● **SET PROBLEM**
Return all of the data exactly as given.

***** STORED RECORDS *****

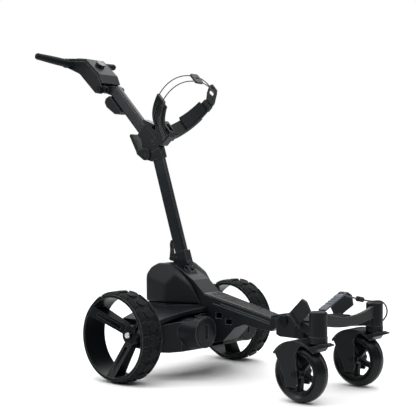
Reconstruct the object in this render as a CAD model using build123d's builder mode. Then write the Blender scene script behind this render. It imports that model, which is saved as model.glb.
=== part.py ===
from build123d import *
import os
from math import atan2, cos, degrees, pi, radians, sin, tan

os.makedirs("parts", exist_ok=True)

# ---------------------------------------------------------------- driving sizes
# X forward, Y to the left, Z up, ground at z = 0, rear axle at x = axle_x.
axle_x = -81.5

rear_radius = 146.0
tyre_width = 80.0
track_outer = 325.0
tread_depth = 5.0
rim_wall = 4.0
spoke_count = 3
spoke_phase = 23.0
axle_radius = 8.0

front_radius = 86.0
front_half_width = 29.0
front_rim_radius = 60.0
wheelbase = 660.0
caster_y = 155.0
caster_trail = 58.0
housing_radius = 26.0
housing_low = 196.0
housing_high = 266.0
stem_radius = 9.0
front_axle_radius = 5.0

mast_depth = 46.0
mast_width = 22.0
mast_wall = 2.0
lower_lean = 18.2
upper_lean = 44.4
upper_depth = 46.0
upper_offset = 5.0

handle_span = 196.0
grip_radius_in = 16.5
grip_radius_out = 12.5
bar_radius = 9.0
console_half = 45.0

pin_radius = 5.0
pin_fit = 0.08
gap = 0.4
side_gap = 0.3

# ---------------------------------------------------------------- places on the frame, from the axle
mast_hinge = (34.0, 350.0)
mast_foot_z = 402.0
mast_foot_x = -1.0
fold_pivot = (-156.0, 740.0)
tilt_pivot = (-365.0, 985.0)
front_hinge = (455.0, 210.0)
beam_start = (134.0, 274.0)
beam_half = 40.0
beam_half_front = 27.0
tray_z = 232.3


def export_piece(piece, name):
    piece.part.label = name
    export_step(piece.part, f"parts/{name}.step")


def side(y=0.0, x=0.0, z=0.0):
    # drawn as seen from the right-hand side: forward from the axle, then up
    return Plane(origin=(axle_x + x, y, z), x_dir=(1, 0, 0), z_dir=(0, -1, 0))


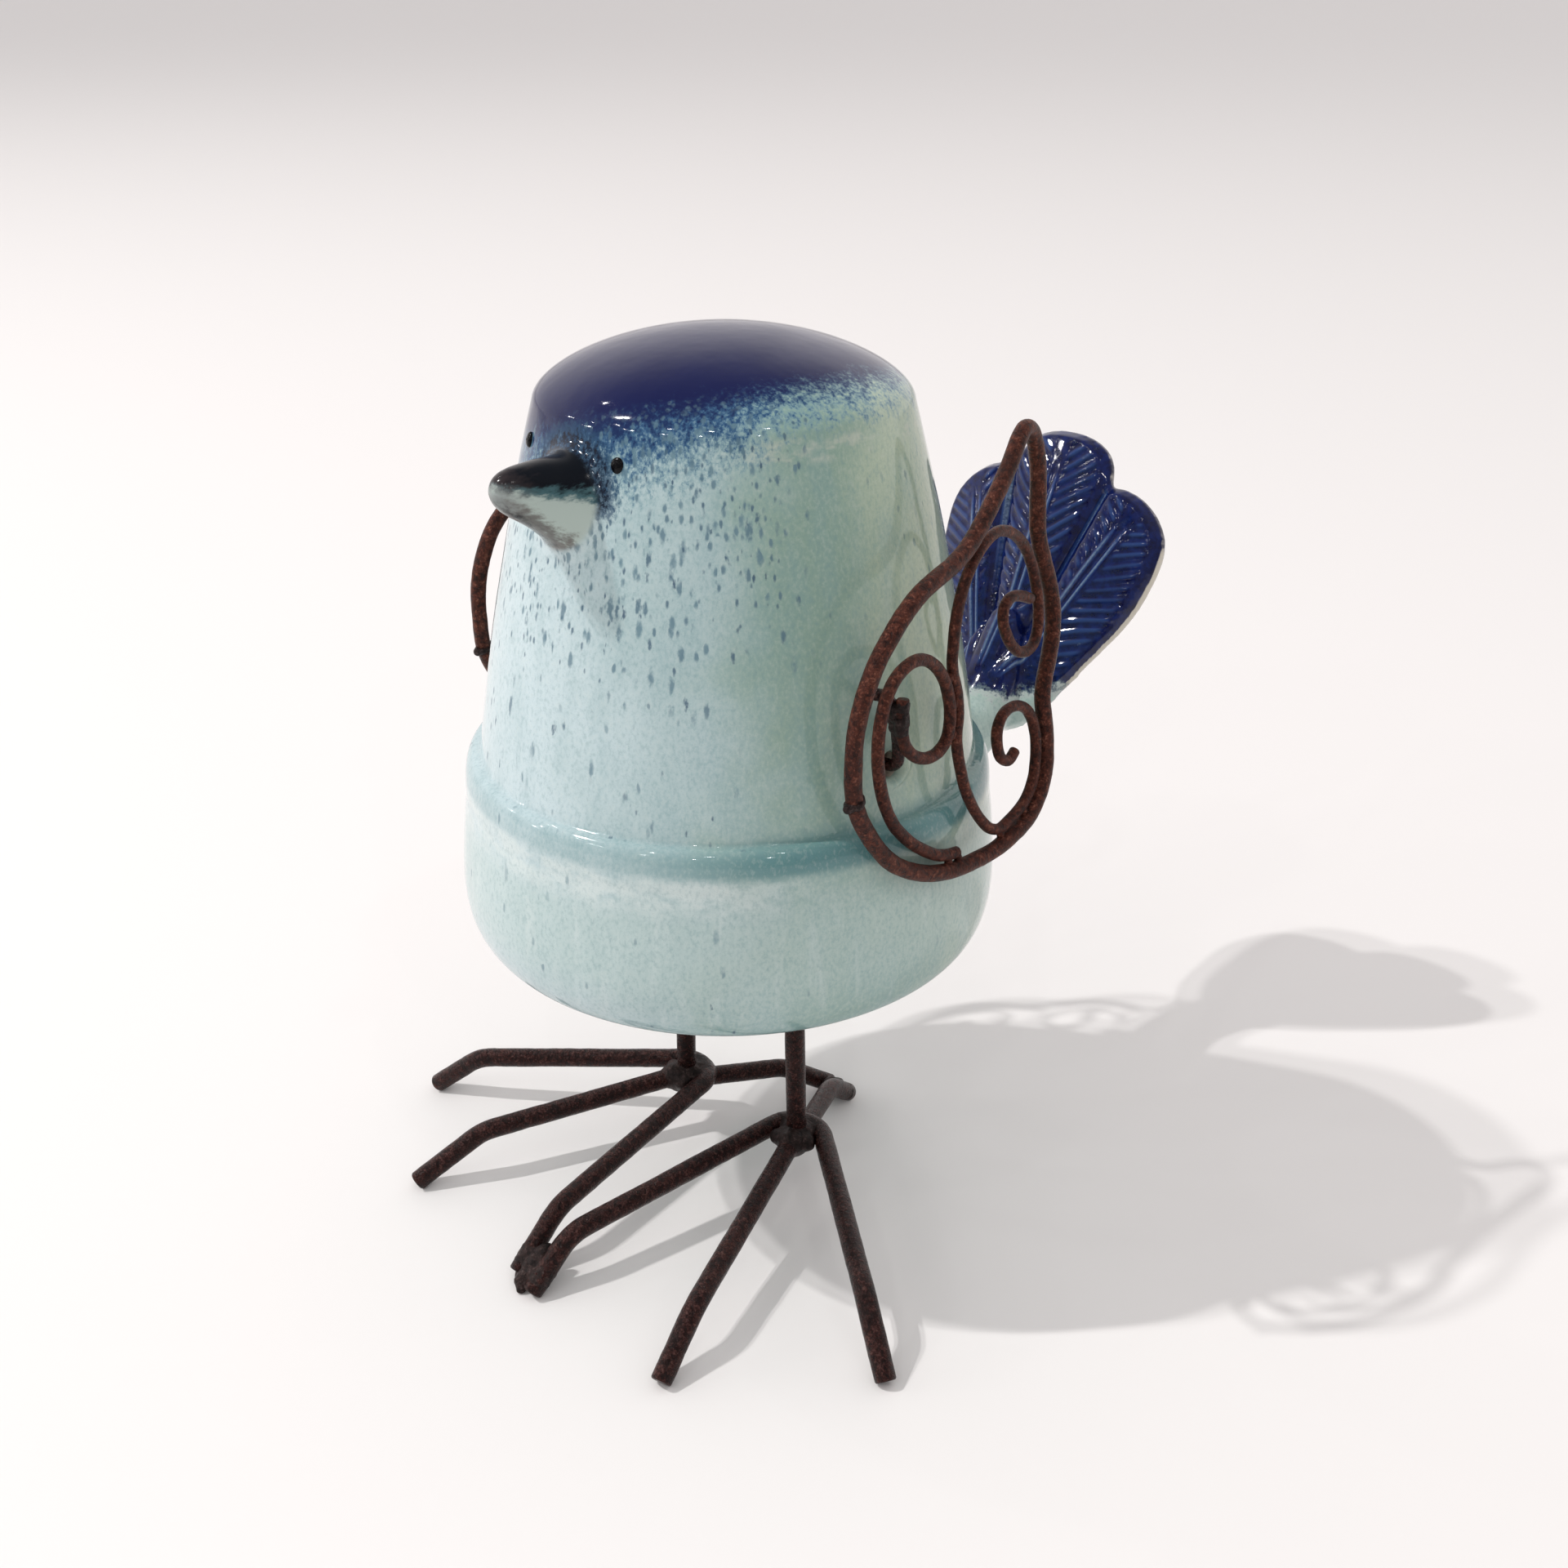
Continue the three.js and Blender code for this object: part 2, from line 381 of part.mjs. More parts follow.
const stand = new THREE.Group();
stand.position.set(0, 0, 0);
const standSolids = {};
for (const side of ['left', 'right']) {
  const f = FEET[side];
  const J = f.junction;
  const clearance = 2 * ROD + GAP + 0.1;
  const lean = [(f.top[0] - J[0]) / (f.top[2] - J[2]), (f.top[1] - J[1]) / (f.top[2] - J[2])];
  const legAt = (z) => [J[0] + lean[0] * (z - J[2]), J[1] + lean[1] * (z - J[2]), z];

  const leg = solid(rod([legAt(J[2] - 5), legAt(50), legAt(LEG_TOP)], ROD, 12));

  const arc = bowPath(f, clearance);
  const innerTip = tipped(f.inner[0], f.inner[1]), outerTip = tipped(f.outer[0], f.outer[1]);
  const bowCentre = [innerTip, ...bent([innerTip, f.inner[0], arc[0]], 14).slice(1, -1), ...arc,
    ...bent([arc[arc.length - 1], f.outer[0], outerTip], 14).slice(1, -1), outerTip];
  const bowRod = solid(rod(bowCentre, ROD, 10)).subtract(groundSolid);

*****

● **ANSWER FOR THIS EXERCISE**
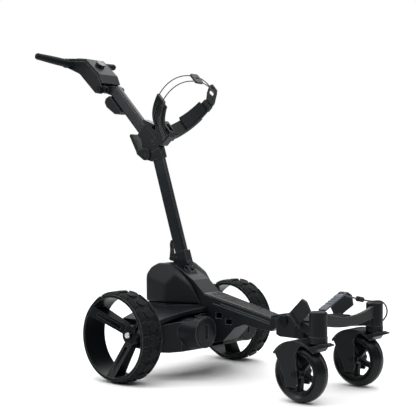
Reconstruct the object in this render as a CAD model using build123d's builder mode. Then write the Blender scene script behind this render. It imports that model, which is saved as model.glb.
=== part.py ===
from build123d import *
import os
from math import atan2, cos, degrees, pi, radians, sin, tan

os.makedirs("parts", exist_ok=True)

# ---------------------------------------------------------------- driving sizes
# X forward, Y to the left, Z up, ground at z = 0, rear axle at x = axle_x.
axle_x = -81.5

rear_radius = 146.0
tyre_width = 80.0
track_outer = 325.0
tread_depth = 5.0
rim_wall = 4.0
spoke_count = 3
spoke_phase = 23.0
axle_radius = 8.0

front_radius = 86.0
front_half_width = 29.0
front_rim_radius = 60.0
wheelbase = 660.0
caster_y = 155.0
caster_trail = 58.0
housing_radius = 26.0
housing_low = 196.0
housing_high = 266.0
stem_radius = 9.0
front_axle_radius = 5.0

mast_depth = 46.0
mast_width = 22.0
mast_wall = 2.0
lower_lean = 18.2
upper_lean = 44.4
upper_depth = 46.0
upper_offset = 5.0

handle_span = 196.0
grip_radius_in = 16.5
grip_radius_out = 12.5
bar_radius = 9.0
console_half = 45.0

pin_radius = 5.0
pin_fit = 0.08
gap = 0.4
side_gap = 0.3

# ---------------------------------------------------------------- places on the frame, from the axle
mast_hinge = (34.0, 350.0)
mast_foot_z = 402.0
mast_foot_x = -1.0
fold_pivot = (-156.0, 740.0)
tilt_pivot = (-365.0, 985.0)
front_hinge = (455.0, 210.0)
beam_start = (134.0, 274.0)
beam_half = 40.0
beam_half_front = 27.0
tray_z = 232.3


def export_piece(piece, name):
    piece.part.label = name
    export_step(piece.part, f"parts/{name}.step")


def side(y=0.0, x=0.0, z=0.0):
    # drawn as seen from the right-hand side: forward from the axle, then up
    return Plane(origin=(axle_x + x, y, z), x_dir=(1, 0, 0), z_dir=(0, -1, 0))


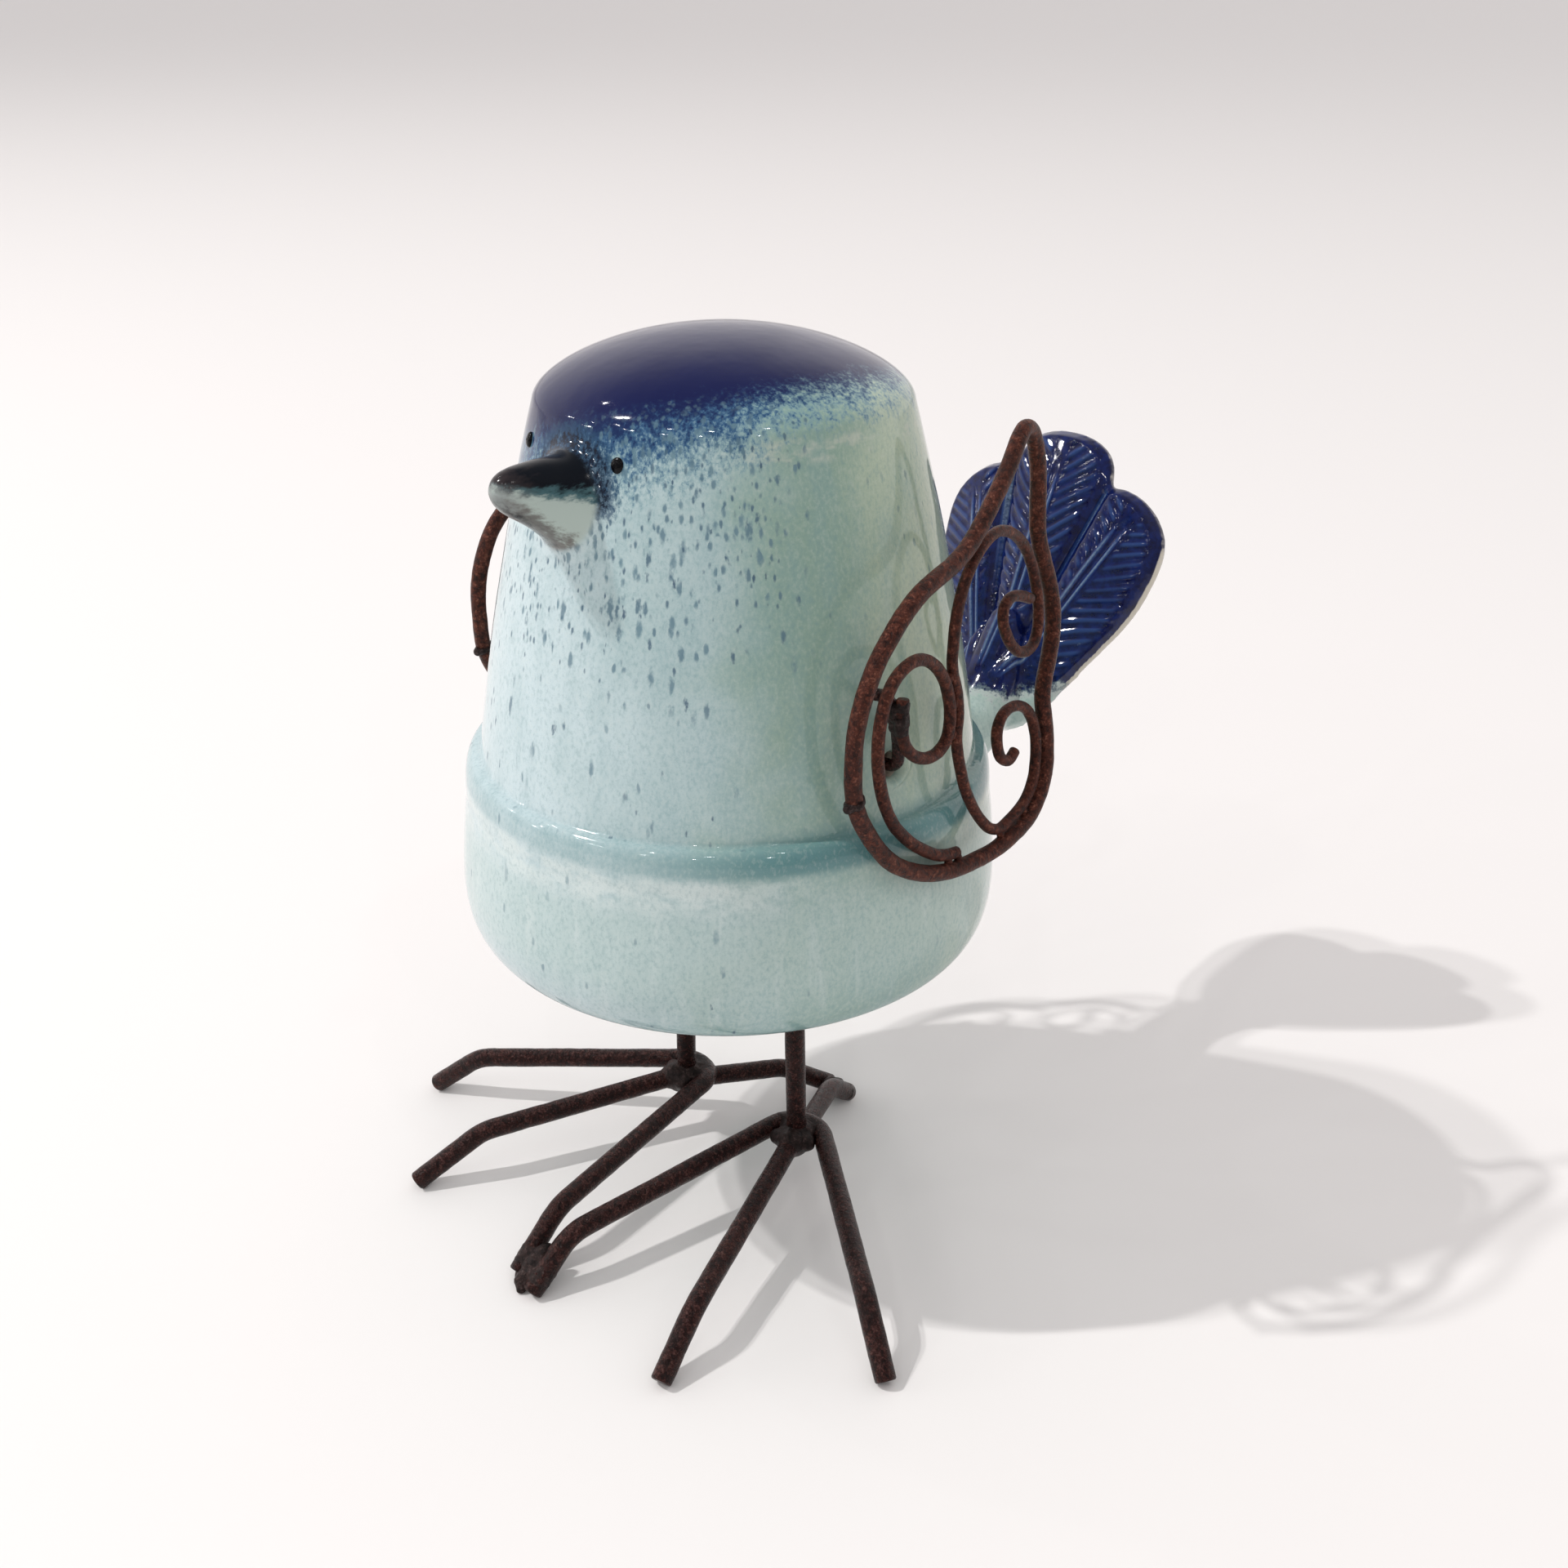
Continue the three.js and Blender code for this object: part 2, from line 381 of part.mjs. More parts follow.
const stand = new THREE.Group();
stand.position.set(0, 0, 0);
const standSolids = {};
for (const side of ['left', 'right']) {
  const f = FEET[side];
  const J = f.junction;
  const clearance = 2 * ROD + GAP + 0.1;
  const lean = [(f.top[0] - J[0]) / (f.top[2] - J[2]), (f.top[1] - J[1]) / (f.top[2] - J[2])];
  const legAt = (z) => [J[0] + lean[0] * (z - J[2]), J[1] + lean[1] * (z - J[2]), z];

  const leg = solid(rod([legAt(J[2] - 5), legAt(50), legAt(LEG_TOP)], ROD, 12));

  const arc = bowPath(f, clearance);
  const innerTip = tipped(f.inner[0], f.inner[1]), outerTip = tipped(f.outer[0], f.outer[1]);
  const bowCentre = [innerTip, ...bent([innerTip, f.inner[0], arc[0]], 14).slice(1, -1), ...arc,
    ...bent([arc[arc.length - 1], f.outer[0], outerTip], 14).slice(1, -1), outerTip];
  const bowRod = solid(rod(bowCentre, ROD, 10)).subtract(groundSolid);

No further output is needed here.